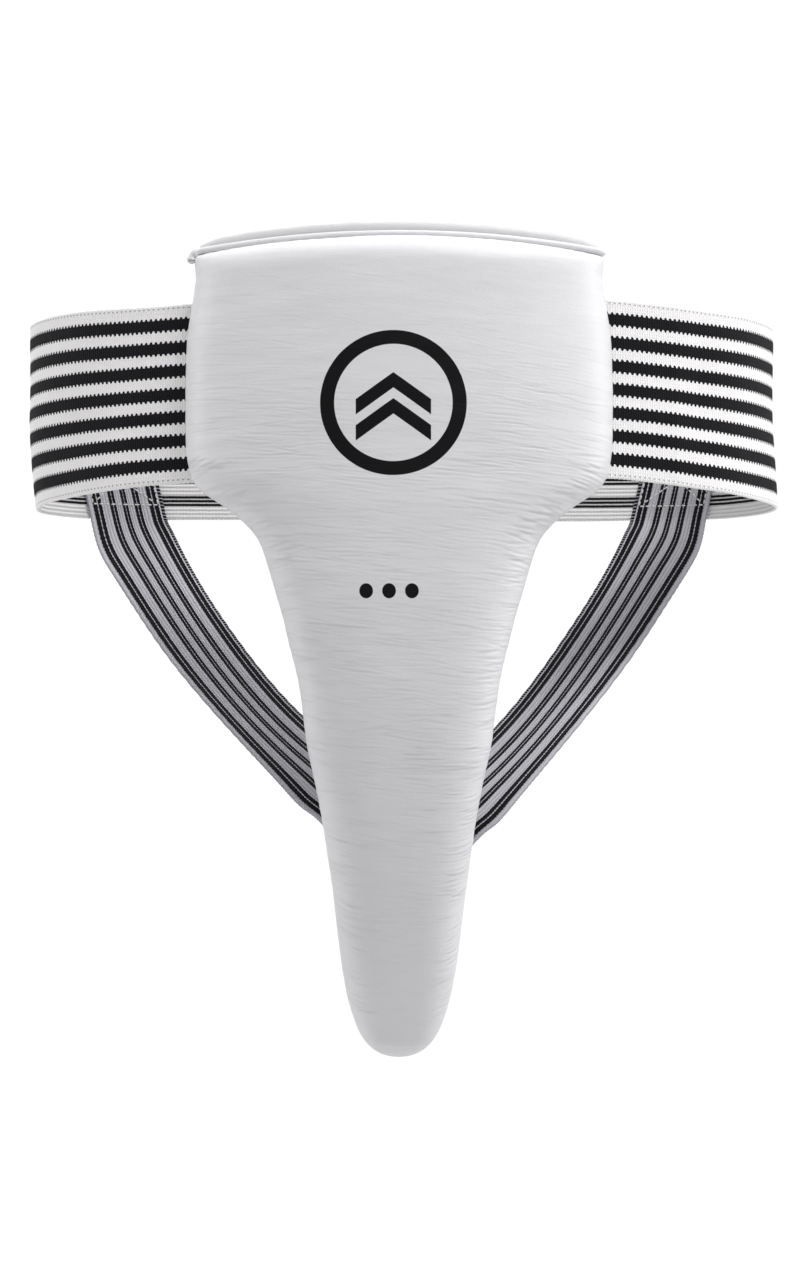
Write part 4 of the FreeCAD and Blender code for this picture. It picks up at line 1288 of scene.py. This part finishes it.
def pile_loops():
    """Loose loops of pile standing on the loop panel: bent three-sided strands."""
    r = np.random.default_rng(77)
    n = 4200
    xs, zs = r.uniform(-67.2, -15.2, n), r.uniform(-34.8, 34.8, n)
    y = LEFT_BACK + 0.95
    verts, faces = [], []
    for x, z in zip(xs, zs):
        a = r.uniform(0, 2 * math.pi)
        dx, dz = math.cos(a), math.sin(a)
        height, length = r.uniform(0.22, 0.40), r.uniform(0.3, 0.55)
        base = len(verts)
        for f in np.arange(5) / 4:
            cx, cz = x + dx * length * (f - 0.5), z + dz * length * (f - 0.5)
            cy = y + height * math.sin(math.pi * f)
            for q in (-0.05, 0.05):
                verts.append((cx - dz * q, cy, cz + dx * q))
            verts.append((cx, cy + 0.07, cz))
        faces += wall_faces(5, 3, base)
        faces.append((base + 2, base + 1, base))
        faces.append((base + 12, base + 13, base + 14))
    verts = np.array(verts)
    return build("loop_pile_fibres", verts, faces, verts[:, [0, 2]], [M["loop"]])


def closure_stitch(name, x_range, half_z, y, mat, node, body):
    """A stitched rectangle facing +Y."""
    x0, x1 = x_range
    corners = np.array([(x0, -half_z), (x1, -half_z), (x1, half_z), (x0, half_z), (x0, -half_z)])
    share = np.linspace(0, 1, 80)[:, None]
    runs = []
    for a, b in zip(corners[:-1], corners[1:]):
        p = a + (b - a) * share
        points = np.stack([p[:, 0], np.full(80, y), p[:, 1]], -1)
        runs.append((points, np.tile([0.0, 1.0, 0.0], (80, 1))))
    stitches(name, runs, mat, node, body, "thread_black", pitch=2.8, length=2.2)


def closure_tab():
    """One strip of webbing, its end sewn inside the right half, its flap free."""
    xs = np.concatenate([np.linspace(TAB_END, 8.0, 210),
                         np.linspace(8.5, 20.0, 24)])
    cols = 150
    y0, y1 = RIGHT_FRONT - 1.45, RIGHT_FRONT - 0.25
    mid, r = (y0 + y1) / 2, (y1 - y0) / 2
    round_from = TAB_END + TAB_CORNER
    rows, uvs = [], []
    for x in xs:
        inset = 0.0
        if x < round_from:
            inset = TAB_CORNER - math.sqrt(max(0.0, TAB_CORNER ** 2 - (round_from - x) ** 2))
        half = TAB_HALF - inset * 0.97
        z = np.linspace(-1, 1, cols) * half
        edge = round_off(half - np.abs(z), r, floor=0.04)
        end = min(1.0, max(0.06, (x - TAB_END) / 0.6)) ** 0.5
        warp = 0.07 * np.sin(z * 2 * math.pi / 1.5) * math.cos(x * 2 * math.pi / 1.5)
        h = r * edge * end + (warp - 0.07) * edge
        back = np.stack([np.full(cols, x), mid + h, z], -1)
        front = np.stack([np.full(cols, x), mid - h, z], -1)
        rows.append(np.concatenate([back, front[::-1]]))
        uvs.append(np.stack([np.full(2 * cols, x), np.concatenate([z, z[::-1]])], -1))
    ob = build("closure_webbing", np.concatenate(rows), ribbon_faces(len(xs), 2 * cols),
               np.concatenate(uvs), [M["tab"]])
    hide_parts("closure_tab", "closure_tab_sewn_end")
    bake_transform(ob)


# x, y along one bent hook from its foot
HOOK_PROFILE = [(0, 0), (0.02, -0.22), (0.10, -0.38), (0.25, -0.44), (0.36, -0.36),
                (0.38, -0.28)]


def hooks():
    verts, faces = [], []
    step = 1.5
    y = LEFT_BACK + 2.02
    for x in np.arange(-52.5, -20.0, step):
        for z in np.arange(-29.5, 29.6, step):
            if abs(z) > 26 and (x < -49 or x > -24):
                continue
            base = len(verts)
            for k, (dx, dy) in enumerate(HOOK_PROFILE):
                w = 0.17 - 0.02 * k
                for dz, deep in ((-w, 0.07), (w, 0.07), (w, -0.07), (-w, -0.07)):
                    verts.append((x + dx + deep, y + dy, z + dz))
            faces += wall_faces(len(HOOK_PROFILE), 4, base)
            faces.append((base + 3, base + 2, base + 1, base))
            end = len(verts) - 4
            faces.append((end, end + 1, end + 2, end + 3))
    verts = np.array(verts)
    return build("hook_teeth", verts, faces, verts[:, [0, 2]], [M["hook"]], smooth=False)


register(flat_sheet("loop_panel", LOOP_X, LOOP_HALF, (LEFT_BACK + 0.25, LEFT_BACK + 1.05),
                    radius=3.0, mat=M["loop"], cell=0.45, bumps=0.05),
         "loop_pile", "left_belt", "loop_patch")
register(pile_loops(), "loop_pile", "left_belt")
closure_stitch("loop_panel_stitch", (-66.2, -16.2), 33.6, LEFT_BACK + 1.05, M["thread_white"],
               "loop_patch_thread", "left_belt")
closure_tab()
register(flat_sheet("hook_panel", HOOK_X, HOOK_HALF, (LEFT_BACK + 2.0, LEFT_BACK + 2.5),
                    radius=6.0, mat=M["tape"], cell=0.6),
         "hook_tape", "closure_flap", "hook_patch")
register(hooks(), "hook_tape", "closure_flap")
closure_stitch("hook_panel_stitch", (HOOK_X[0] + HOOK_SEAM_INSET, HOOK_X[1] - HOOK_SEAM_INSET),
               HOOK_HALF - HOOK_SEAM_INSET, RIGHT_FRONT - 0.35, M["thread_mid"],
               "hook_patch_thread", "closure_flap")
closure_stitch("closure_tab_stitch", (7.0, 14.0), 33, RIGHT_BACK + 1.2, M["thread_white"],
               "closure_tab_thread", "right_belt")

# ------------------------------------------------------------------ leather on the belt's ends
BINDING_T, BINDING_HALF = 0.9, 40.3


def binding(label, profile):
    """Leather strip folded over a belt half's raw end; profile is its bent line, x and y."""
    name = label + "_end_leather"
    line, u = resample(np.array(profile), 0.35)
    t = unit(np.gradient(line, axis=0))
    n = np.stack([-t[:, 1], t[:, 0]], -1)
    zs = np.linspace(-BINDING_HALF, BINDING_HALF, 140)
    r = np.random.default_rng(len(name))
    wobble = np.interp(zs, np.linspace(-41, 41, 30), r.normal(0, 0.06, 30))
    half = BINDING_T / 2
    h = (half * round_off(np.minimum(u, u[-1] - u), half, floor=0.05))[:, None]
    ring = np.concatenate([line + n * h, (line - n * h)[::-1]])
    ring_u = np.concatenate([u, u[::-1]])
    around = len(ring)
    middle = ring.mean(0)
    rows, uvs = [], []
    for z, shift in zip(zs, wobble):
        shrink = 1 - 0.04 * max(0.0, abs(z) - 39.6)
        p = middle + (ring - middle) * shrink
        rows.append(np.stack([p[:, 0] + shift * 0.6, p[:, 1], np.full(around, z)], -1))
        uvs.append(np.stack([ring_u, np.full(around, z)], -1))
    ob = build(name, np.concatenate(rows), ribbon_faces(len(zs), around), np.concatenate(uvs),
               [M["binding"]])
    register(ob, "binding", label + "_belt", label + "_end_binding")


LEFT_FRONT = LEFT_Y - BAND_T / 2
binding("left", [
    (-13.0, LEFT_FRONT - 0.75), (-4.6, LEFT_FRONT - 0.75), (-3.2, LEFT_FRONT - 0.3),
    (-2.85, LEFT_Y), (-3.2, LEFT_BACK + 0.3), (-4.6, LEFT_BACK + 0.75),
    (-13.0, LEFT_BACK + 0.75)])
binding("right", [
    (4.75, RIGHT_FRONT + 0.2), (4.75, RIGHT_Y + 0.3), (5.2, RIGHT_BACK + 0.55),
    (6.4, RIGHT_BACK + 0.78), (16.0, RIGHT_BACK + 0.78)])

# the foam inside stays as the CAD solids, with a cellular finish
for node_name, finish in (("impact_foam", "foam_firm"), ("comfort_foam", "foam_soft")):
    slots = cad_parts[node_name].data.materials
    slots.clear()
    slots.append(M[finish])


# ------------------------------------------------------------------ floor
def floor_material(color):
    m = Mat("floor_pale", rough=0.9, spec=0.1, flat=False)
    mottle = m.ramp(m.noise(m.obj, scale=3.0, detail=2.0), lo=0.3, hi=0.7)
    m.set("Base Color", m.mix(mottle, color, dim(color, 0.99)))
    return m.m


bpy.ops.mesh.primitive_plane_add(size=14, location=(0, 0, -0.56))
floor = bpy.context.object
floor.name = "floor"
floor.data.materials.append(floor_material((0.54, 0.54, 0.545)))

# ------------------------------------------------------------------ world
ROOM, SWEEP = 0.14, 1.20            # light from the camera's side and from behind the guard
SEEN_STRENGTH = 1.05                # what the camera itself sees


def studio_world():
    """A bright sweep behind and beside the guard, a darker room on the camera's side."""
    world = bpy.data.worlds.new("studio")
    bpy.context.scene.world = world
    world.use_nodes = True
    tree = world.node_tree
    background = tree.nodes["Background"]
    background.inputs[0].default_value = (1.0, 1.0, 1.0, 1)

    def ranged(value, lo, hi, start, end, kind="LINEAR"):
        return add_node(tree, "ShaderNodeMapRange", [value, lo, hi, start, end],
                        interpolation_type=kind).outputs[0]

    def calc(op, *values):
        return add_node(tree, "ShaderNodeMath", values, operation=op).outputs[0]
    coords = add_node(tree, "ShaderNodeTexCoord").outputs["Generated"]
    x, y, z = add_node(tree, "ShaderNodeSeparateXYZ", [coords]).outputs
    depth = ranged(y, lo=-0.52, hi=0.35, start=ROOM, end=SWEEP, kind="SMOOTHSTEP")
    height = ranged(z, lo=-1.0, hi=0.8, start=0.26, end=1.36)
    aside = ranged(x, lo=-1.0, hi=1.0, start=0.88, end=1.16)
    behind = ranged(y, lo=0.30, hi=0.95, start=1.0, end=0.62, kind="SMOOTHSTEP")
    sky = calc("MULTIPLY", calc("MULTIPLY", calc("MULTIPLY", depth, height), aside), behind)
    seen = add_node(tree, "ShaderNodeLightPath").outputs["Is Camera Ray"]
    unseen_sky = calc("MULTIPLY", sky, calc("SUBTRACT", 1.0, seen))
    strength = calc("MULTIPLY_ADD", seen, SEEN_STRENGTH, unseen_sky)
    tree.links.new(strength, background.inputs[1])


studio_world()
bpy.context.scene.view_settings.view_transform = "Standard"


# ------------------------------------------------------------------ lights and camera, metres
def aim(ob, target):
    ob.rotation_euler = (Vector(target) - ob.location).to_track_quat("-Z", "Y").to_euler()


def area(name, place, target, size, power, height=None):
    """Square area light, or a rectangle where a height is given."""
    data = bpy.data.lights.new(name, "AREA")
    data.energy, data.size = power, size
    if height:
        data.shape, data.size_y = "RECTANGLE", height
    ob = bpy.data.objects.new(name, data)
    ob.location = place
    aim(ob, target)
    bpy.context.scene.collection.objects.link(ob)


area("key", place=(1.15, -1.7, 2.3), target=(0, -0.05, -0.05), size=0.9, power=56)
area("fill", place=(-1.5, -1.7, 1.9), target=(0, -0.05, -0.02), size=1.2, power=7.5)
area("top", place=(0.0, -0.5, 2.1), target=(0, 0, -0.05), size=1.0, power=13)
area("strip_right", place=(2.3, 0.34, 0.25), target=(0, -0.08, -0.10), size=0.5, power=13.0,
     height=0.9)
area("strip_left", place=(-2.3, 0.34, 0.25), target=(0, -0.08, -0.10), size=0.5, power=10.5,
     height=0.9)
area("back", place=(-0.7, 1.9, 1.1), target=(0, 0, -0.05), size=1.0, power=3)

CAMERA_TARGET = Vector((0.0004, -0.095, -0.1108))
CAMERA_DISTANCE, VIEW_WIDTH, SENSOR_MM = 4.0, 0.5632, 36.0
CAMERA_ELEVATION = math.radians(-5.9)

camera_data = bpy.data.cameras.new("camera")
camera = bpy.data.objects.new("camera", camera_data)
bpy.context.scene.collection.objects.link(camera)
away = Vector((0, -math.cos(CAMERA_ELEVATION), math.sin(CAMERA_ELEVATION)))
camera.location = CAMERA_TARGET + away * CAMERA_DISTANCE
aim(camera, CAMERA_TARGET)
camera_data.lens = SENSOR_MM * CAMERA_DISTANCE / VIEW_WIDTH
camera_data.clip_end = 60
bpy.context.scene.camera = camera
##########
Copy every single line of the material above that holds "materials".

▶ [OUTPUT FOR THIS TASK]:
    slots = cad_parts[node_name].data.materials
floor.data.materials.append(floor_material((0.54, 0.54, 0.545)))